To find the work done by the spring while it is being extended further by an external force, we can use the concept of spring potential energy and the work done by a spring.

The work done by a spring when it is stretched or compressed by a distance \( x \) from its equilibrium position is given by the formula:

\[ W = -\frac{1}{2} k x^2 \]

where:

• \( W \) is the work done by the spring,
• \( k \) is the spring constant, and
• \( x \) is the displacement from the spring's natural length.

Step 1: Determine the spring constant \( k \)

We know that when a 2.0 kg mass is hung from the spring, it extends 6.0 cm due to the weight of the mass. The weight of the mass can be calculated as:

\[ F = m \cdot g = 2.0 , \text{kg} \cdot 9.81 , \text{m/s}^2 = 19.62 , \text{N} \]

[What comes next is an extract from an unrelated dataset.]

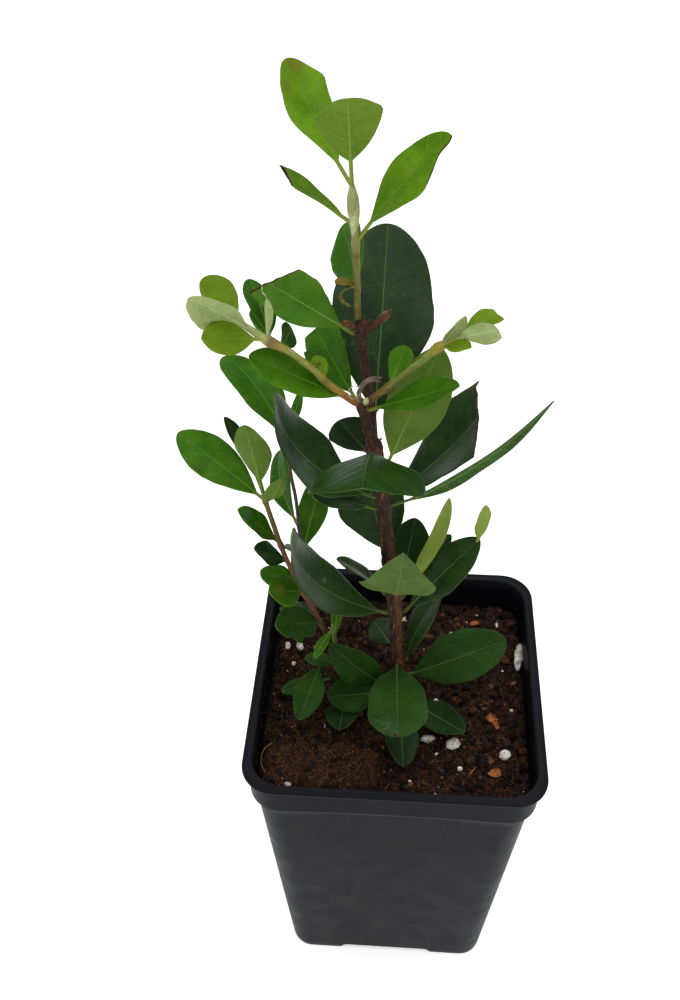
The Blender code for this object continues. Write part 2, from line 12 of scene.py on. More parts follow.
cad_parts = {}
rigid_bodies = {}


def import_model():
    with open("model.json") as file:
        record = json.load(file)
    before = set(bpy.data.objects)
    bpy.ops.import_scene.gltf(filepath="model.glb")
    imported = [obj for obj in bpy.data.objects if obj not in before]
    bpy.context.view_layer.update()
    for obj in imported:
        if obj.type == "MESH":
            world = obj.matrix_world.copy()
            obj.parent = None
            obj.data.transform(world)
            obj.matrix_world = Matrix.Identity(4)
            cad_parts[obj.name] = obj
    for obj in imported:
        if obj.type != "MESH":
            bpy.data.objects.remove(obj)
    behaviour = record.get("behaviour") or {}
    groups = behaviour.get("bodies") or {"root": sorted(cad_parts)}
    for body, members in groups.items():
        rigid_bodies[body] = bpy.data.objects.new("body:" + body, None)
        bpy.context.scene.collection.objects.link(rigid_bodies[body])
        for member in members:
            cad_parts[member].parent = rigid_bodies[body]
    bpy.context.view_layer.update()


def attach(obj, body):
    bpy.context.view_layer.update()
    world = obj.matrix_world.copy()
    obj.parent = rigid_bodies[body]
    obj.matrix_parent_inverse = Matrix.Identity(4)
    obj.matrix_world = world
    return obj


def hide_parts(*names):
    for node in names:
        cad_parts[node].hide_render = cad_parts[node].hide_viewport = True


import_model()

mm = 0.001
rootBody = "root"


# camera, floor and light

view = {
    "aim": (-17.4, 0.0, 193.5),
    "azimuth": 4.10,
    "elevation": 42.98,
    "distance": 279.43,
    "roll": -0.58,
    "lens": 37.7,
    "sensor": 36.0,
}

studio = {
    "floorSize": 6.0,
    "floorColour": (0.92, 0.92, 0.92),
    "floorGlow": 0.45,
    "skyColour": (0.95, 0.98, 1.0),
    "skyStrength": 0.27,
    "suns": (  # azimuth and height it shines from, strength, width in degrees, colour
        (180.0, 80.0, 1.9, 60.0, (0.97, 0.99, 1.0)), (-32.0, 42.0, 1.05, 90.0, (1.0, 0.99, 0.96)),
        (75.0, 50.0, 0.45, 50.0, (1.0, 1.0, 1.0)),
    ),
}


def direction(azimuth, height):
    azimuth, height = math.radians(azimuth), math.radians(height)
    return Vector((math.sin(azimuth) * math.cos(height), -math.cos(azimuth) * math.cos(height),
                   math.sin(height)))


def addCamera():
    back = direction(view["azimuth"], view["elevation"])
    level = (-back).cross(Vector((0, 0, 1))).normalized()
    above = level.cross(-back)
    roll = math.radians(view["roll"])
    right = level * math.cos(roll) + above * math.sin(roll)
    up = above * math.cos(roll) - level * math.sin(roll)
    made = bpy.data.objects.new("camera", bpy.data.cameras.new("camera"))
    bpy.context.scene.collection.objects.link(made)
    made.data.lens, made.data.sensor_width = view["lens"], view["sensor"]
    made.data.clip_start, made.data.clip_end = 0.01, 20
    turn = Matrix((right, up, back)).transposed().to_4x4()
    place = (Vector(view["aim"]) + back * view["distance"]) * mm
    made.matrix_world = Matrix.Translation(place) @ turn
    bpy.context.scene.camera = made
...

At equilibrium, the force exerted by the weight of the mass equals the spring force:

\[ F_s = k \cdot x \]

Substituting in the known values:

\[ 19.62 , \text{N} = k \cdot 0.06 , \text{m} \]

Solving for \( k \):

\[ k = \frac{19.62 , \text{N}}{0.06 , \text{m}} \approx 327 , \text{N/m} \]

Step 2: Calculate the work done by the spring for the additional extension

Now, when an additional 10 cm (0.10 m) is applied downward, the total displacement from the spring's relaxed length becomes:

\[ x_{\text{total}} = 6.0 , \text{cm} + 10.0 , \text{cm} = 16.0 , \text{cm} = 0.16 , \text{m} \]

The work done by the spring as it is extended from 6.0 cm to 16.0 cm (the additional 10.0 cm stretch) can be calculated using the spring's work formula for the range of extension from \( x_1 = 0.06 , \text{m} \) to \( x_2 = 0.16 , \text{m} \):

\[ W = -\frac{1}{2} k x_2^2 + \frac{1}{2} k x_1^2 \]

Calculating each term:

\[ W = -\frac{1}{2} \cdot 327 , \text{N/m} \cdot (0.16)^2 + \frac{1}{2} \cdot 327 , \text{N/m} \cdot (0.06)^2 \]

Calculating \( (0.16)^2 \):

\[ (0.16)^2 = 0.0256 , \text{m}^2 \]

Calculating \( (0.06)^2 \):

\[ (0.06)^2 = 0.0036 , \text{m}^2 \]

Now substituting these values back into the equation for work:

\[ W = -\frac{1}{2} \cdot 327 \cdot 0.0256 + \frac{1}{2} \cdot 327 \cdot 0.0036 \]

Calculating each term:

\[ W = -\frac{1}{2} \cdot 327 \cdot 0.0256 = -4.18 , \text{J} \quad \text{(approximately)} \]

\[ W = \frac{1}{2} \cdot 327 \cdot 0.0036 = 0.59 , \text{J} \quad \text{(approximately)} \]

Thus:

\[ W \approx -4.18 , \text{J} + 0.59 , \text{J} = -3.59 , \text{J} \]

Therefore, the work done by the spring while it is being extended an additional 10 cm is approximately:

\[ \boxed{-3.59 , \text{J}} \]

This indicates that the work done by the spring is negative, which is consistent with the spring acting to resist being stretched.